Должно было пройти несколько лет, прежде чем Мандельштам определил свое отношение к русской революции и свои взаимоотношения со временем. Расставаться с надеждами не так-то просто. Отзвук стихотворения «Сумерки свободы» слышится еще и в статье 1922 года «Гуманизм и современность»: «монументальность форм надвигающейся социальной архитектуры» пугает человека, «отбрасывает на нас свою тень»; «...мы движемся в этой тени со страхом и недоумением, не зная, что́ это – крыло надвигающейся ночи или тень родного города, куда мы должны вступить»[93]. Вещее в поэте заставляет его чувствовать, что «сумерки свободы» предшествуют ночи, что ночь обступила со всех сторон, но человек хочет надеяться, что все обойдется, что за «сумерками» последует рассвет и ночь окажется тенью родного города... Естественно было назвать лжепророчицей ту, которая не оставляла никаких надежд. Ведь как раз когда Мандельштам писал свой «Гимн», Цветаева творила заупокойную молитву по России:
Мне кажется удивительным историческое чутье Цветаевой, жившей вне политики и политикой не интересовавшейся. Возможно, такой «сторонний» взгляд и позволяет более трезво оценить реальность? С какой точностью пророчила она о будущем значении России: «где судьбы мира скрыты». Это «домашнее рукоделие», как раздраженно определил Мандельштам, сбывалось у нас на глазах.

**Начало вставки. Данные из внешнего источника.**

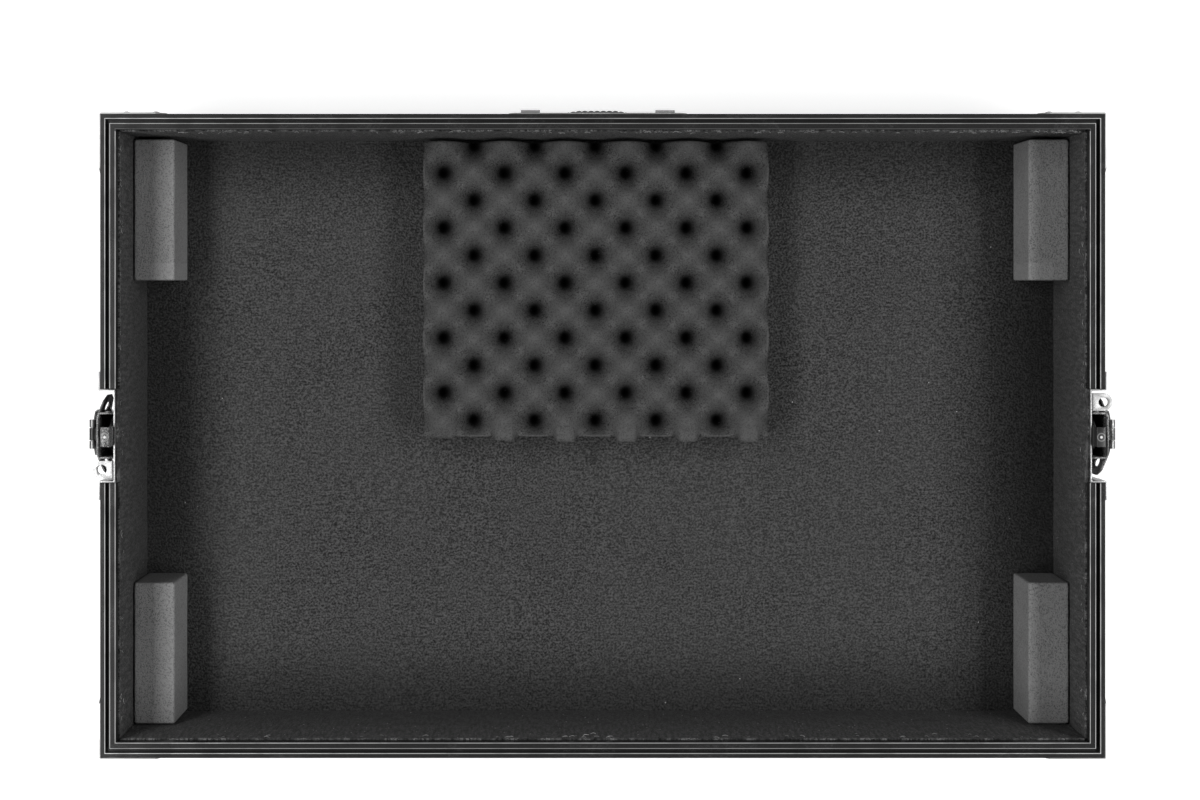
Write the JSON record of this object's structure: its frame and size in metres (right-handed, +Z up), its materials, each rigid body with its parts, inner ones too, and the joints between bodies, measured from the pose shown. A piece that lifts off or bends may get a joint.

В книге «Люди, годы, жизнь» И. Эренбург, говоря о «белых» стихах Цветаевой, почти умилялся: «никто ее не преследовал. Все было книжной выдумкой, нелепой романтикой, за которую Марина расплатилась своей искалеченной, труднейшей жизнью»[94]. Да, за «свои пути» приходится платить, и Цветаева заплатила по самому высокому счету. То, что Эренбург называет «романтикой», было для Цветаевой не придуманной позой, а жизненной позицией. Ее романтизм был одновременно и причиной, и следствием ее обостренного интереса к индивидуальности. Личность человека, единственность и неповторимость ценила она превыше всего. Я думаю, это лежит в основе ее категорического неприятия русской революции. Безликость революционной массы, так поразившая ее еще в марте семнадцатого года, каким-то образом приоткрыла завесу над будущим, заставила сформулировать: «Самое главное: с первой секунды Революции понять: все пропало! Тогда – все легко». Читая мемуары современников Цветаевой, думая над биографиями ее сверстников, видишь, что такая категоричность была исключением. Большинству понадобилось время, чтобы разобраться в происходящем, освободиться от «очистительных» иллюзий и определить свое место в новом мире. Даже такой умный и неромантический человек, как Владислав Ходасевич, пренебрегая житейскими тяготами, в начале 1920 года еще не думал, что произошла катастрофа; он писал Борису Садовско́му: «Быть большевиком не плохо и не стыдно. Говорю прямо: многое в большевизме мне глубоко по сердцу...»[95] Он не стал большевиком, но в то, что большевики помогут возрождению русской культуры, еще верил. Через год в речи, посвященной Пушкину, Ходасевич скажет о «надвигающемся мраке». Еще через год он поймет: в этом мраке невозможно сохраниться как личность. Ходасевич эмигрировал почти в одно время с Цветаевой.